Now let's write some Avro data using our defined schemas:

import org.apache.avro.Schema;
import org.apache.avro.generic.GenericData;
import org.apache.avro.io.Encoder;
import org.apache.avro.io.EncoderFactory;
import org.apache.avro.specific.SpecificDatumWriter;
import org.apache.avro.specific.SpecificRecordBase;
import org.apache.avro.file.DataFileWriter;

import java.io.File;
import java.io.IOException;

public class AvroExample {
    public static void main(String[] args) {
        // First define the Schema
        String employeeSchemaString = "{...}"; // Add your Employee schema JSON here
        String departmentSchemaString = "{...}"; // Add your Department schema JSON here
        
        Schema employeeSchema = new Schema.Parser().parse(employeeSchemaString);
        Schema departmentSchema = new Schema.Parser().parse(departmentSchemaString);

        // Create employee
        GenericData.Record employee1 = new GenericData.Record(employeeSchema);
        employee1.put("id", 1);
        employee1.put("name", "John Doe");
        employee1.put("skills", Arrays.asList("Java", "Spring", "Hibernate"));

        // Create department
        GenericData.Record department = new GenericData.Record(departmentSchema);
        department.put("deptId", 101);
        department.put("deptName", "Software Engineering");
        department.put("employees", Arrays.asList(employee1));

        // Write to file
        try {
            DataFileWriter<GenericData.Record> dataFileWriter = new DataFileWriter<>(new SpecificDatumWriter<>());
            dataFileWriter.create(departmentSchema, new File("departments.avro"));
            dataFileWriter.append(department);
            dataFileWriter.close();
        } catch (IOException e) {
            e.printStackTrace();
        }
    }
}

Code Commentary

Schema Parsing: We parse the Avro schema from JSON strings.
Record Creation: We create GenericData.Record instances for both Employee and Department.
Data Writing: Finally, we use DataFileWriter to write the records to an Avro file.

Reading Avro Data

Reading Avro data is equally straightforward.
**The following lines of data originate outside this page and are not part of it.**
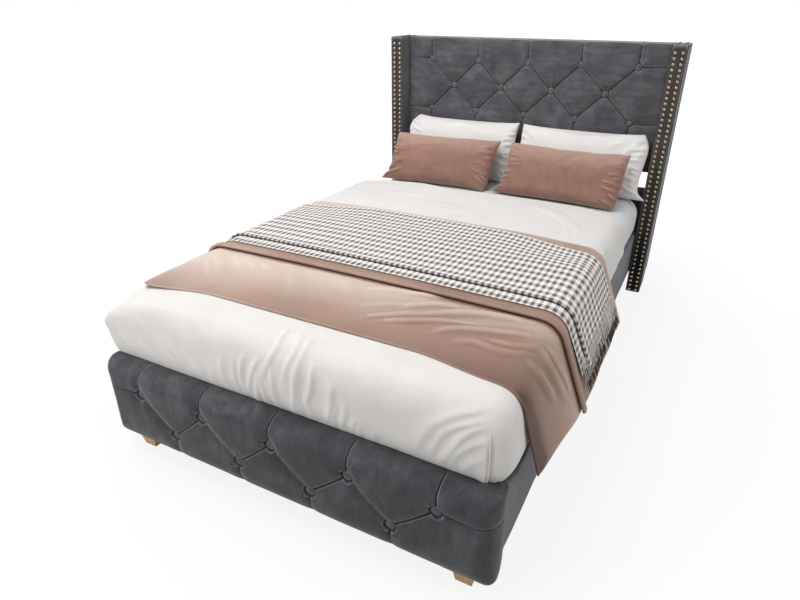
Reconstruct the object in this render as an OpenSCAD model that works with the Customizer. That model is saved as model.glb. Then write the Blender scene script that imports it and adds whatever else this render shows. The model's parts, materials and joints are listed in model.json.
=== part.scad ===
// Upholstered bed with a winged, buttoned headboard, dressed with its bedding.
// Millimetres. +Z is up, the head is at +Y and the foot at -Y.
// The origin is on the floor, at the middle of the overall length and width.

/* [Mattress] */
// Width of the mattress
mattress_w = 1200; // [900:10:1800]
// Length of the mattress
mattress_l = 2000; // [1800:10:2200]
// Thickness of the mattress
mattress_h = 220; // [180:5:300]
// Free gap all round the mattress in its bay
mattress_gap = 6; // [4:1:15]
// Depth that the mattress sits below the top of the rails
mattress_sink = 41; // [25:1:60]
// How far the swollen mattress side stays inside the outer face of the rails
swell_inset = 5; // [2:1:20]
// Radius of the swollen mattress side, seen from the end
swell_r = 90; // [60:5:110]
// Corner radius of the mattress, seen from above
mattress_corner_r = 70; // [40:5:120]

/* [Bedding] */
// Thickness of the fitted sheet
sheet_t = 1.2; // [0.8:0.1:3]
// Thickness of the duvet on top of the mattress
duvet_t = 54; // [25:1:90]
// Thickness of the duvet where it goes down the sides
duvet_side_t = 10; // [6:1:16]
// Crown of the duvet at its middle
duvet_crown = 5; // [0:1:20]
// Distance from the head end of the mattress to the head edge of the duvet
duvet_head = 513; // [380:5:700]
// Thickness of one layer of the blanket
blanket_t = 5; // [3:1:10]
// Distance of the blanket's foot edge from the foot end of the mattress
blanket_foot = 56; // [20:2:300]
// Length of the lower layer of the folded blanket
blanket_l = 995; // [700:5:1200]
// Length of the upper layer of the folded blanket
blanket_fold_l = 655; // [200:5:650]
// Length of the blanket that hangs free from the shoulder
blanket_drop = 226; // [170:2:260]
// How much shorter the blanket hangs at its foot edge
blanket_rise = 42; // [0:2:60]
// Angle at which the blanket stands out from the vertical
blanket_flare = 21; // [8:1:24]
// How much steeper it hangs at its foot edge, in degrees
blanket_close = 5; // [0:1:7]
// Depth of the hanging folds at the hem
fold_depth = 9; // [0:1:14]
// Distance between hanging folds
fold_pitch = 310; // [240:10:500]
// Thickness of one layer of the throw
throw_t = 3; // [2:0.5:6]
// Distance of the throw's foot edge from the foot end of the mattress
throw_foot = 458; // [300:2:700]
// Width of the folded throw along the bed
throw_l = 585; // [300:5:600]
// Width of the throw's upper layer
throw_fold_l = 535; // [200:5:540]
// Length of the throw that hangs free from the shoulder, with its fringe
throw_drop = 198; // [120:2:230]

/* [Pillows and cushions] */
// Width of a pillow between its corners
pillow_w = 606; // [450:5:620]
// Height of a pillow between its corners
pillow_h = 316; // [250:2:500]
// Thickness of a pillow at its belly
pillow_t = 150; // [80:5:200]
// Lean of a pillow from the vertical
pillow_lean = 17; // [8:1:30]
// Distance between the middles of the two pillows
pillow_apart = 626; // [620:2:660]
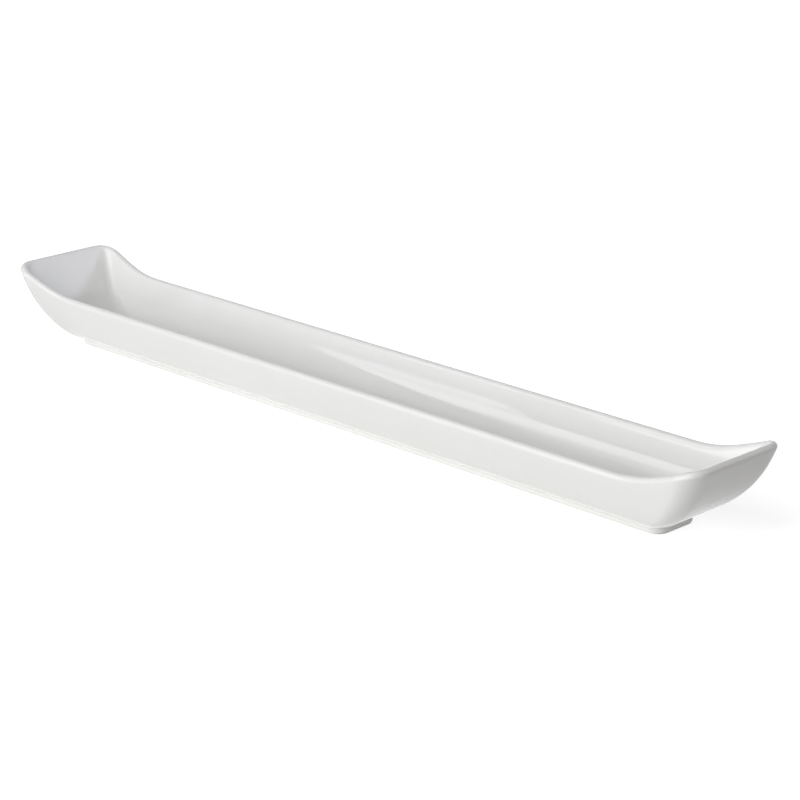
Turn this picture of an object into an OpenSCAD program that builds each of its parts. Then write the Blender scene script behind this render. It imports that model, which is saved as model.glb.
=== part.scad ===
/* [Rim] */
// Length of the dish over its two raised ends
dish_length = 450; // [400:1:520]
// Width that the long walls flare to at the ends' full height
end_width = 63.6; // [58:0.1:76]
// Height of the rim along the middle of the long walls
rim_height = 29; // [26:0.1:34]
// Height of the rim across each raised end
end_height = 39.8; // [36:0.1:48]
// Length, in from each end, over which the rim climbs
climb_length = 45.1; // [30:0.1:80]
// Bend of the climb's start, where 1 sets off in a straight ramp
climb_bend = 2.83; // [1.2:0.01:3.5]
// Bend of the climb's top, where 1 arrives in a straight ramp
climb_shoulder = 1.54; // [1:0.01:2.2]
// Radius in plan of the rim's outer corners
rim_corner = 11.4; // [7:0.1:14]
// Thickness of the wall under its round lip
lip_thickness = 4.05; // [3:0.05:4.6]

/* [Wall shape] */
// Fullness of the long walls' curve, where 2 is an ellipse
side_fullness = 2.6; // [1.8:0.05:3.2]
// Share of the long walls' reach that is a straight flare
side_flare_share = 0.4; // [0.1:0.01:0.5]
// Fullness of the end walls' curve below the lip
end_fullness = 2.53; // [1.8:0.01:3.2]
// Roundness of the end walls' turn out of the underside
end_roundness = 1.29; // [1.2:0.01:2]
// Roundness of the end walls' turn out of the floor
inner_end_roundness = 1.6; // [1.4:0.05:2.2]
// Share of the end walls' reach that is a straight flare
end_flare_share = 0.38; // [0.1:0.01:0.5]

/* [Floor] */
// Thickness of the floor over the underside
floor_thickness = 4.4; // [3.6:0.1:6]
// Distance from the flat floor's ends back to the underside's ends
floor_end_setback = 4.2; // [3:0.1:6]
// Distance from the flat floor's sides back to the underside's sides
floor_side_setback = 2.7; // [2:0.1:5]
// Radius in plan of the flat floor's corners
floor_corner = 6.5; // [3:0.5:8]

/* [Foot ring] */
// Overhang of each raised end beyond the foot ring
end_overhang = 31.5; // [24:0.1:40]
// Overhang of each long wall beyond the foot ring
side_overhang = 18.4; // [15:0.1:20]
// Height of the underside above the table
foot_height = 4.3; // [2.4:0.1:5]
// Thickness of the foot ring's wall
foot_wall = 3.6; // [2.6:0.1:5]
// Radius in plan of the foot ring's outer corners
foot_corner = 6.2; // [4:0.1:8]
// Flat ledge of the underside left around the foot ring
foot_ledge = 0.7; // [0.4:0.1:1.5]

/* [Bare rim] */
// Height of the unglazed edge that the dish stands on
bare_height = 0.6; // [0.4:0.1:1]
// Set-back of the unglazed edge from both faces of the foot ring
bare_setback = 0.4; // [0.2:0.1:0.8]

/* [Hidden] */
$fn = 48;

glaze_white = [0.93, 0.925, 0.91];
biscuit_white = [0.84, 0.8, 0.73];

half_length = dish_length / 2;
half_width = end_width / 2;
climb_start = half_length - climb_length;
lip_radius = lip_thickness / 2;

foot_length = dish_length - 2 * end_overhang;
foot_width = end_width - 2 * side_overhang;
base_half_length = foot_length / 2 + foot_ledge;
base_half_width = foot_width / 2 + foot_ledge;
base_corner = foot_corner + foot_ledge;

floor_z = foot_height + floor_thickness;
floor_half_length = base_half_length - floor_end_setback;
floor_half_width = base_half_width - floor_side_setback;

// Counts of flat faces along each stretch of the trough
end_steps = 3;
corner_steps = 8;
climb_steps = 9;
middle_steps = 2;
wall_rows = 14;
lip_rows = 10;
// Crowding of the wall's rows towards its turn at the bottom
row_crowding = 1.7;
// Room left over cuts, so that they pass right through
overrun = 1;

function mix(low, high, share) = low + (high - low) * share;

// A wall's reach from 0 at its foot to 1 at full height: a full curve
// that starts level, blended with a straight flare
function reach_share(t, fullness, roundness, flare_share) =
    mix(pow(1 - pow(1 - t, fullness), 1 / roundness), t, flare_share);
function end_share(t, roundness) = reach_share(t, end_fullness, roundness, end_flare_share);
function side_share(t) = reach_share(t, side_fullness, side_fullness, side_flare_share);

// A station is a place on any rounded oblong: shares of the straight
// half sides along X and Y, then the outward direction in plan
function plan(station, half_x, half_y, corner) = [
    (half_x - corner) * station[0] + corner * station[2],
    (half_y - corner) * station[1] + corner * station[3]];
function outward(station) = [station[2], station[3]];
function mirrored(station, x_side, y_side) = [
    station[0] * x_side, station[1] * y_side,
    station[2] * x_side, station[3] * y_side];

climb_start_share = climb_start / (half_length - rim_corner);
quarter = concat(
    [for (i = [0:end_steps - 1]) [1, i / end_steps, 1, 0]],
    [for (i = [0:corner_steps - 1])
        let (turn = 90 * i / corner_steps) [1, 1, cos(turn), sin(turn)]],
    [for (i = [0:climb_steps - 1]) [mix(1, climb_start_share, i / climb_steps), 1, 0, 1]],
    [for (i = [0:middle_steps]) [climb_start_share * (1 - i / middle_steps), 1, 0, 1]]);
last = len(quarter) - 1;
stations = concat(
    [for (i = [0:last - 1]) mirrored(quarter[i], 1, 1)],
    [for (i = [0:last - 1]) mirrored(quarter[last - i], -1, 1)],
    [for (i = [0:last - 1]) mirrored(quarter[i], -1, -1)],
    [for (i = [0:last - 1]) mirrored(quarter[last - i], 1, -1)]);

// Outer face of the wall at a height above the table
function outer_share(z) = (z - foot_height) / (end_height - lip_radius - foot_height);
function outer_half_length(z) =
    mix(base_half_length, half_length, end_share(outer_share(z), end_roundness));
function outer_half_width(z) = mix(base_half_width, half_width, side_share(outer_share(z)));
function outer_corner(z) = mix(base_corner, rim_corner, outer_share(z));
function outer_plan(station, z) =
    plan(station, outer_half_length(z), outer_half_width(z), outer_corner(z));

// Height of the rim, level along the middle and climbing to each end
function rim_top(station) =
    let (
        x = abs(plan(station, half_length, half_width, rim_corner)[0]),
        climb = min(1, max(0, (x - climb_start) / climb_length)))
    mix(rim_height, end_height, pow(1 - pow(1 - climb, climb_shoulder), climb_bend));

// Angle at which the outer face leans out just under the lip
function lean(station, z) =
    atan((outer_plan(station, z) - outer_plan(station, z - lip_thickness))
        * outward(station) / lip_thickness);

// Inner face of the wall, from the flat floor up to the lip's inner edge
function inner_plan(station, z, top_z, outer_z, inset) =
    let (
        full = end_height - floor_z,
        t = (z - floor_z) / full,
        top = (top_z - floor_z) / full,
        along = end_share(t, inner_end_roundness) / end_share(top, inner_end_roundness),
        across = side_share(t) / side_share(top))
    plan(station,
        mix(floor_half_length, outer_half_length(outer_z) - inset, along),
        mix(floor_half_width, outer_half_width(outer_z) - inset, across),
        mix(floor_corner, outer_corner(outer_z) - inset, t / top));

function at_height(point, z) = [point[0], point[1], z];

// One section of the trough: up the outer face, over the round lip and
// down the inner face to the floor
function section(station) =
    let (
        top = rim_top(station),
        tilt = lean(station, top - lip_thickness),
        lip_z = top - lip_radius,
        outer_z = lip_z - lip_radius * sin(tilt),
        inner_z = lip_z + lip_radius * sin(tilt),
        inset = lip_thickness * cos(tilt),
        lip_plan = outer_plan(station, outer_z) - outward(station) * inset / 2)
    concat(
        [for (i = [0:wall_rows - 1])
            let (z = mix(foot_height, outer_z, pow(i / wall_rows, row_crowding)))
            at_height(outer_plan(station, z), z)],
        [for (i = [0:lip_rows])
            let (turn = 180 * i / lip_rows - tilt)
            at_height(lip_plan + outward(station) * lip_radius * cos(turn),
                lip_z + lip_radius * sin(turn))],
        [for (i = [wall_rows - 1:-1:0])
            let (z = mix(floor_z, inner_z, pow(i / wall_rows, row_crowding)))
            at_height(inner_plan(station, z, inner_z, outer_z, inset), z)]);

// The whole skin, closed by a fan of faces under the foot and another on the floor
module trough() {
    sections = [for (station = stations) section(station)];
    around = len(sections);
    rows = len(sections[0]);
    corners = [for (points = sections) each points];
    underside_middle = around * rows;
    floor_middle = underside_middle + 1;
    faces = [for (i = [0:around - 1])
        let (this = i * rows, next = ((i + 1) % around) * rows)
        each concat(
            [[this, next, underside_middle]],
            [for (k = [0:rows - 2]) each [
                [this + k, this + k + 1, next + k + 1],
                [this + k, next + k + 1, next + k]]],
            [[this + rows - 1, floor_middle, next + rows - 1]])];
    color(glaze_white)
        polyhedron(
            points = concat(corners, [[0, 0, foot_height], [0, 0, floor_z]]),
            faces = faces);
}

// Upright plate with rounded corners in plan, standing on z = 0
module rounded_plate(length, width, corner, height) {
    translate([-length / 2, corner - width / 2, 0])
        cube([length, width - 2 * corner, height]);
    translate([corner - length / 2, -width / 2, 0])
        cube([length - 2 * corner, width, height]);
    for (x_side = [-1, 1], y_side = [-1, 1])
        translate([x_side * (length / 2 - corner), y_side * (width / 2 - corner), 0])
            cylinder(h = height, r = corner);
}

// Wall that follows the foot ring's plan, set back from both its faces
module foot_band(setback, height) {
    inner = foot_wall - setback;
    difference() {
        rounded_plate(foot_length - 2 * setback, foot_width - 2 * setback,
            foot_corner - setback, height);
        translate([0, 0, -overrun])
            rounded_plate(foot_length - 2 * inner, foot_width - 2 * inner,
                foot_corner - inner, height + 2 * overrun);
    }
}

module foot_ring() {
    color(glaze_white)
        translate([0, 0, bare_height])
            foot_band(0, foot_height - bare_height);
}

module bare_rim() {
    color(biscuit_white)
        foot_band(bare_setback, bare_height);
}

trough();
foot_ring();
bare_rim();
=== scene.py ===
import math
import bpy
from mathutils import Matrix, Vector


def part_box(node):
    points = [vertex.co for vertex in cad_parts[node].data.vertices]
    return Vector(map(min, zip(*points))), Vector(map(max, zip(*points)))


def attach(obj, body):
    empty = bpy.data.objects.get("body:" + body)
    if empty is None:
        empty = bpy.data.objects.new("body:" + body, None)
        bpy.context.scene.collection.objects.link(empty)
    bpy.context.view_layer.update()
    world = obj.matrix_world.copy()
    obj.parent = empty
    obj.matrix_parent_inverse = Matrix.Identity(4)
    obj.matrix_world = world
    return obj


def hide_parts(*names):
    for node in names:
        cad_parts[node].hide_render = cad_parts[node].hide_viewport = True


bl_info = {
    "name": "Raised End Trough Dish",
    "version": (1, 0, 0),
    "blender": (4, 5, 0),
    "location": "3D View > Sidebar > Dish",
    "description": "Builds a long glazed trough dish on its foot ring, with its studio",
    "category": "Object",
}

from types import SimpleNamespace

import bpy
from mathutils import Vector

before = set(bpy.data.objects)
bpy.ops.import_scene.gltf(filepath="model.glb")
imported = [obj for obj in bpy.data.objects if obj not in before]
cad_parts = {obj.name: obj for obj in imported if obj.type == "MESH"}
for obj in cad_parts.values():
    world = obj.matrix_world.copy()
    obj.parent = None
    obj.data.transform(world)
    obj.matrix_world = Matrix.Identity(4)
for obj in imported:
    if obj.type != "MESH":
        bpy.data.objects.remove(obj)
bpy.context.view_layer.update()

BODY = "root"


# Sizes and colours that a user would change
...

Using the following snippet, you can read the data back:

import org.apache.avro.file.DataFileReader;
import org.apache.avro.specific.SpecificDatumReader;

import java.io.File;
import java.io.IOException;

public class AvroReadExample {
    public static void main(String[] args) {
        File file = new File("departments.avro");
        SpecificDatumReader<GenericData.Record> datumReader = new SpecificDatumReader<>();
        
        try (DataFileReader<GenericData.Record> dataFileReader = new DataFileReader<>(file, datumReader)) {
            while (dataFileReader.hasNext()) {
                GenericData.Record department = dataFileReader.next();
                System.out.println("Department: " + department);
            }
        } catch (IOException e) {
            e.printStackTrace();
        }
    }
}

Bringing It All Together

Avro provides an excellent way to define complex schemas, including lists of objects, which is invaluable in real-world applications involving nested data structures. By understanding how to set up Avro schemas and use them in Java, you can work with data more effectively.

For further reading, explore the Avro Maven Plugin and learn how to integrate Avro with more complicated systems, such as Apache Kafka for stream processing.

By mastering Avro and its schema definitions, you can unlock the potential of efficient, structured data interchange, a core part of modern data architecture. Happy coding!